May 22, 2000, Monday ,FINAL

SECTION: EDITORIAL ,16A

LENGTH: 446 words

HEADLINE: Can Postal Service survive a Digital Age?
E-mail threat: U.S. agency must embrace changes but needs help from Congress to compete.

BODY:
HOW DOES a slow-moving, labor-intensive organization with 800,000 workers and revenue of $63 billion adapt to the lightning-fast changes of the Internet era?

That's the question top Postal Service officials must answer in the next few years as electronic messaging becomes a more dominant communications force.

A General Accounting Office study shows that by 2003, Postal Service volume will start to decline 2.5 percent a year largely due to e-mail. That puts at risk $17 billion in first-class postal revenue from delivering bills and return payments.

Postmaster General William J. Henderson has been blunt about the e-mail threat. "Bills and payments will eventually go electronic," he said last week. "It's not if but when."

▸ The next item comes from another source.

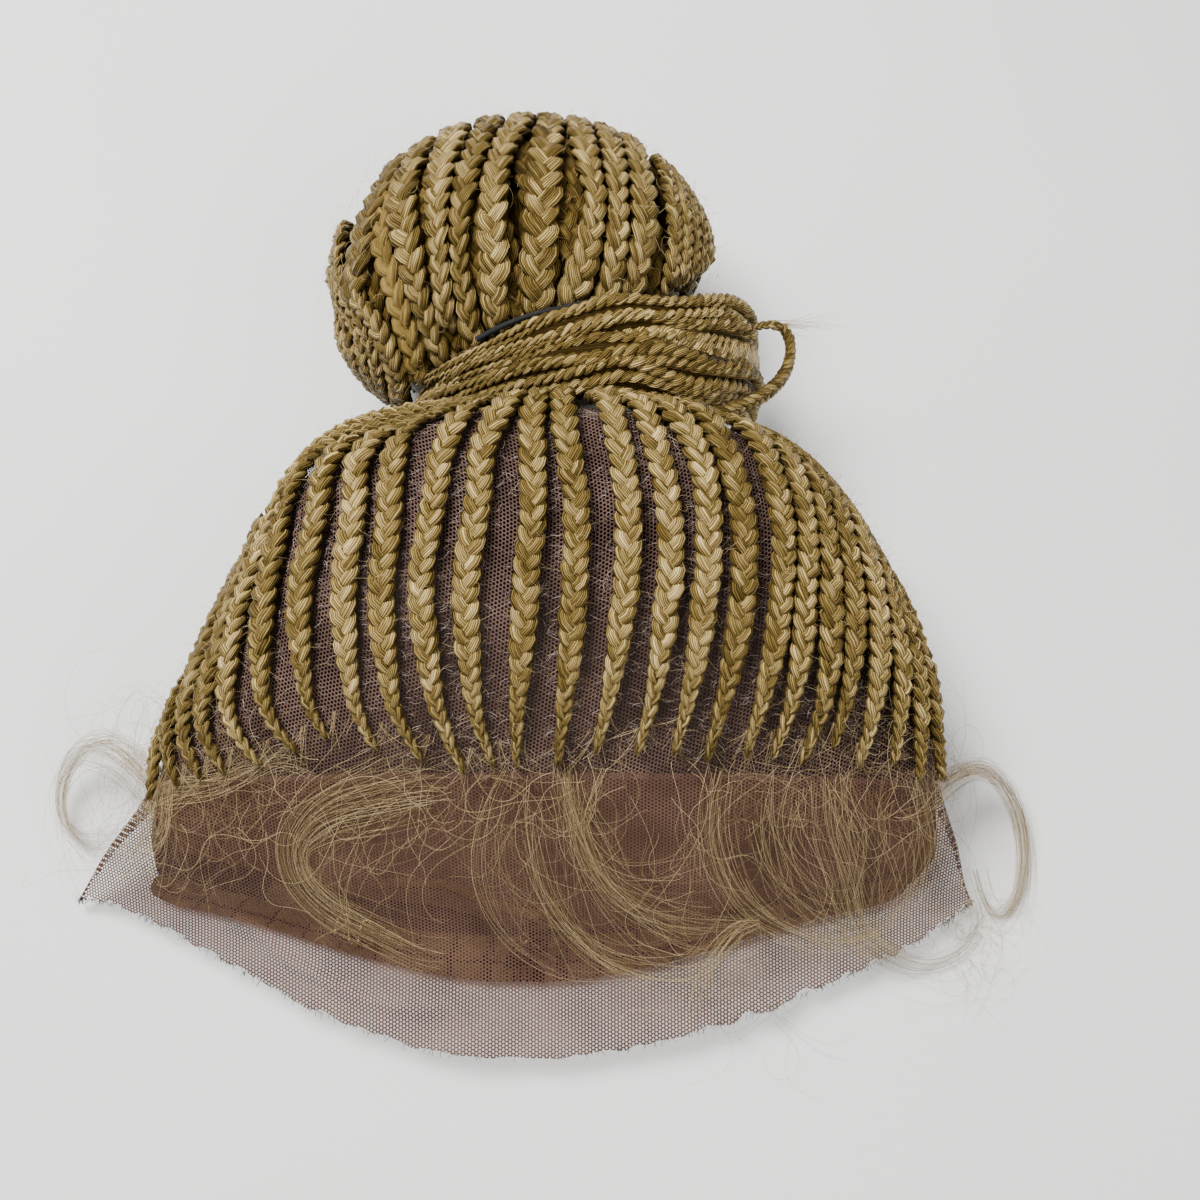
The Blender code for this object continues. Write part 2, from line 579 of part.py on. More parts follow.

To meet the challenge, the Postal Service now offers or is planning to offer a series of electronic products, including postage, priority mail, secure messaging and bill-paying.

One of the more intriguing ideas ties into the Postal Service's success as the delivery man for e-commerce sites such as amazon.com, eToys.com and Eddiebauer.com. A big-ticket item for these businesses is merchandise returns. The Postal Service is studying how it could run an auction site to quickly and profitably dispose of returned merchandise.

Such innovative thinking is what it will take to make it in this emerging Digital Age. Much more will be required, though.

The Postal Service is a cumbersome, inflexible behemoth. If it were a private corporation, it would rank in the top 10 in revenue and employees.

It has a highly unionized workforce and is hamstrung by congressional mandates that make it difficult to compete with the new e-commerce messengers.

Mr. Henderson admits "we're barely keeping our heads above water."

Even a $2-billion cut in overhead the last two years hasn't sufficed. He has ordered another $4 billion cut over four years, bringing job reductions -- mainly through attrition -- to 20,000.

He also will need help from Congress. Other national postal agencies in Europe, New Zealand and Australia have been given increased freedom to act more like a private company in setting rates, offering new products and making investments. Unless Congress agrees to reforms, the Postal Service may not survive.

The new electronic threat is serious, but this country's public mail delivery operation has weathered other storms in its 200-year history, such as the advent of the telegraph and the telephone.

No one else delivers the mail -- in whatever form -- to every American household and business (130 million of them) six days a week. It's a universal public function worth preserving.